The Carreg herd was first established in 1981 with two cows from Peter Close’s Fishwick herd at Berwick-on-Tweed, an association which has been retained to the present day with joint ownership of bulls.
While some of the beef from the 20-cow pedigree breeding herd is sold via boxes to established customers, Bernard attributes much of the venture’s catering success to the quality of the naturally matured meat.
Recently there has been involvement supplying Celtic Pride with premium branded beef much in demand by specialist retailers primarily supplying the London market and some well-known chefs.
Heifers are mostly retained for breeding, while steers are slaughtered at 23 months weighing about 400kg deadweight and the carcases hung for a month.
These days the farm is very much a mixed holding, growing a small acreage of cereals for home use alongside the variety of sheep breeds, some kept as a visitor attraction but primarily for commercially finished lamb.

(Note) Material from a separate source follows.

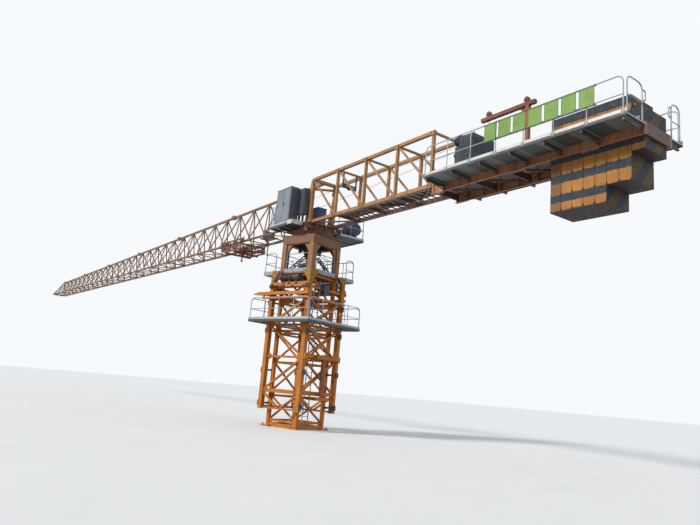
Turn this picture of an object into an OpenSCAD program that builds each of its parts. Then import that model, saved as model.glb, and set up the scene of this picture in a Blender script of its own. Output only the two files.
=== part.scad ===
// Flat-top tower crane on a low mast, with its climbing cage, as a half-size model.
// Millimetres. Origin at the mast's centre on the base plates, +X to the jib's tip, +Z up.

/* [Mast] */
// Width of the mast over its legs
mast_w = 1000; // [900:10:1060]
// Width of one square mast leg
mast_leg = 80; // [60:5:100]
// Width of the mast's bracing bars
mast_brace = 44; // [30:2:56]
// Height of the base section above the foundation plates
base_h = 800; // [700:10:900]
// Height of one mast section
section_h = 1480; // [1400:10:1560]
// Turn of the mast's faces from the line of the jib, in degrees
mast_turn = 15.4; // [0:0.1:20]
// Side of a foundation plate
foot_w = 260; // [220:10:320]
// Thickness of a foundation plate
foot_t = 30; // [20:2:40]
// Diameter of an anchor bolt hole
foot_hole_d = 26; // [18:1:32]
// Spacing of the four bolt holes in a foundation plate
foot_hole_pitch = 180; // [150:5:190]

/* [Climbing cage] */
// Width of the cage over its legs
cage_w = 1340; // [1330:10:1400]
// Width of one cage leg
cage_leg = 110; // [90:5:120]
// Height of the cage's lower end
cage_z0 = 420; // [380:10:460]
// Width of the cage's bracing bars
cage_brace = 50; // [36:2:60]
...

“The highest ground runs to 1,000 feet, being grazed by our two crop and older ewes and a number of Texel cross females, all of which are lambed indoors from mid-March onwards,” says Bernard.
“They are turned back to the hill in April with the older ewes and those with twins grazing the grassland around the castle. We start drawing lambs in July for selling liveweight which suits us, given the broad range of ewe breeds.
“With such a variety of types within the flock it is essential to have the right tup to use on them, with the preference being for a neat, commercial Texel with plenty of shape without being too heavy in the shoulder or head.”
All the available meal options on the catering side are home-made by the family using as much local produce as possible, whether it be for snacks or traditional wedding breakfast receptions.
For the main course, however, the choice is Longhorn beef, Longhorn beef, or Longhorn beef.
“For me the breed is beyond equal as a suckler cow, with milkiness, calving ease, longevity, docility, length and leanness of body unrivalled,” says Bernard.
“Add in tenderness and flavour and the result is beef with superior eating quality. The Longhorn ticks all the boxes.”